In a more recent unreported case the United States District Court for Maryland held that the ADA did not apply to architects who design a building. That court felt that section 303 of the ADA (the design and construction of new buildings section) was not intended to make more people responsible under the ADA, but was intended to make more buildings covered by the ADA (commercial, not just public buildings).
Not surprisingly, where a design complies with accessibility standards, but the contractor’s implementation in building the project varies so that the end result does not comply, the contractor can be subject to civil penalties.

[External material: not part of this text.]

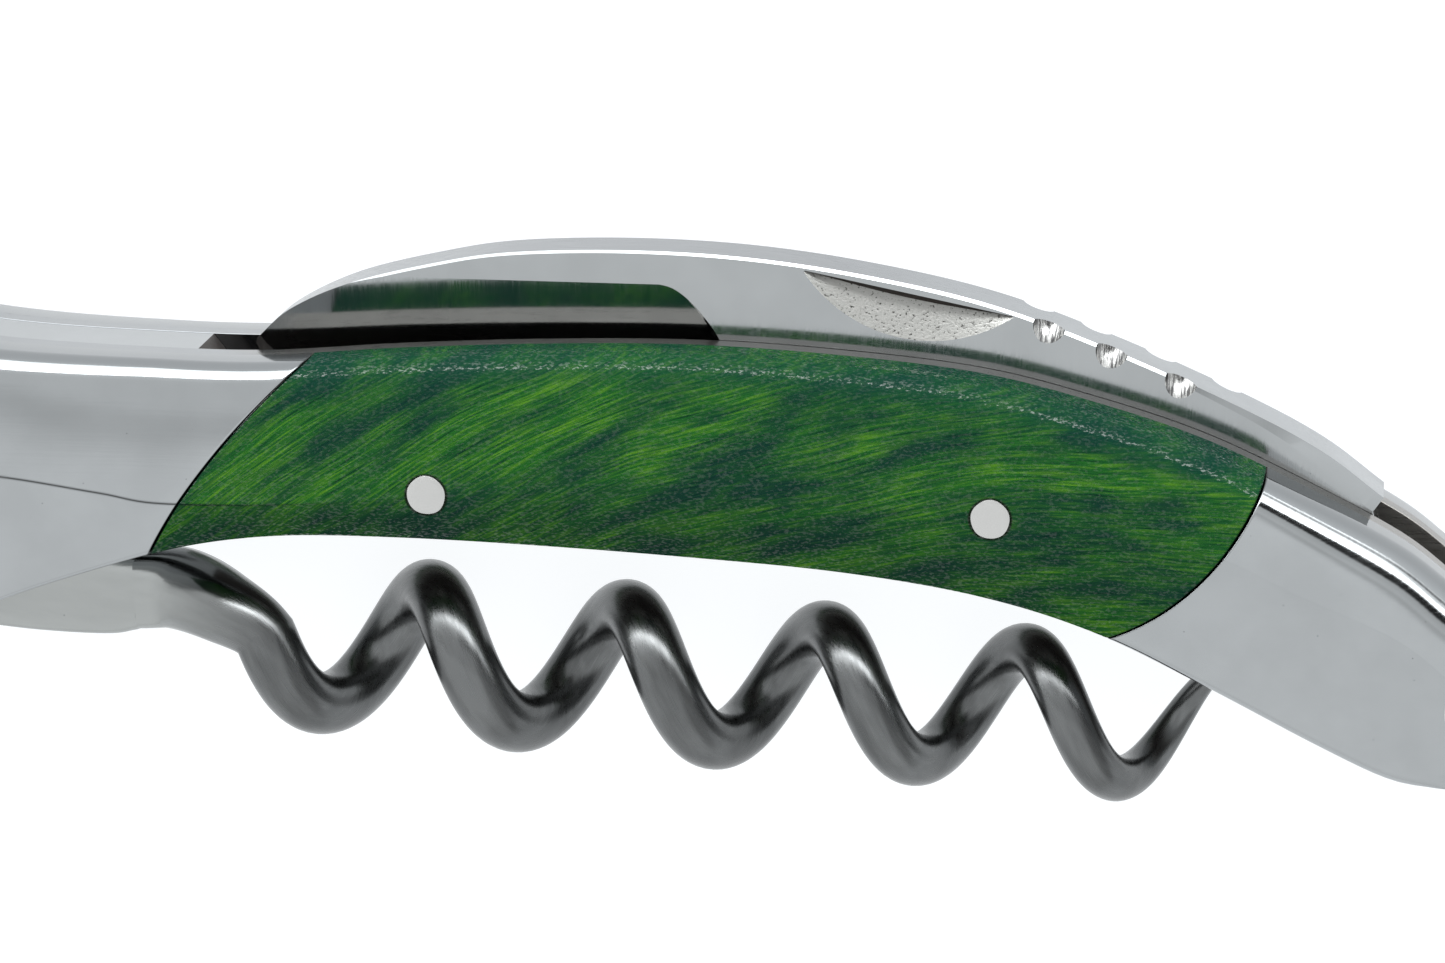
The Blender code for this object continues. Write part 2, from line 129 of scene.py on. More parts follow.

In order for a contractor to be liable for civil penalties under the FHAA the government must show either a discriminatory intent by the contractor or a significant discriminatory effect in the result. Intent is not always required. In one case the contractor argued that it had no knowledge of the FHAA and thus could not be liable. Noting that ignorance of the law is rarely a defense, the contractor was found responsible for the violation because of the discriminatory effect. The federal government publishes guidelines for accessibility standards.
There is the right granted to the U.S. Attorney General to bring a civil action seeking injunction and/or a civil penalty of up to $50,000 for a first violation and up to $100,000 for any subsequent violations, where any party is “engaged in a pattern or practice of resistance to the full enjoyment of any of the rights” under the Fair Housing Act.”
Prudent advice to contractors is that contractors, while not designers, should become aware that there can be actionable accessibility issues if they build a) a multi-family housing project, b) a public project, or c) a commercial project for public use, in a fashion that discriminates against those physically handicapped. Contractors should familiarize themselves with HUD Guidelines on accessibility so that they don’t build with “a discriminatory effect.”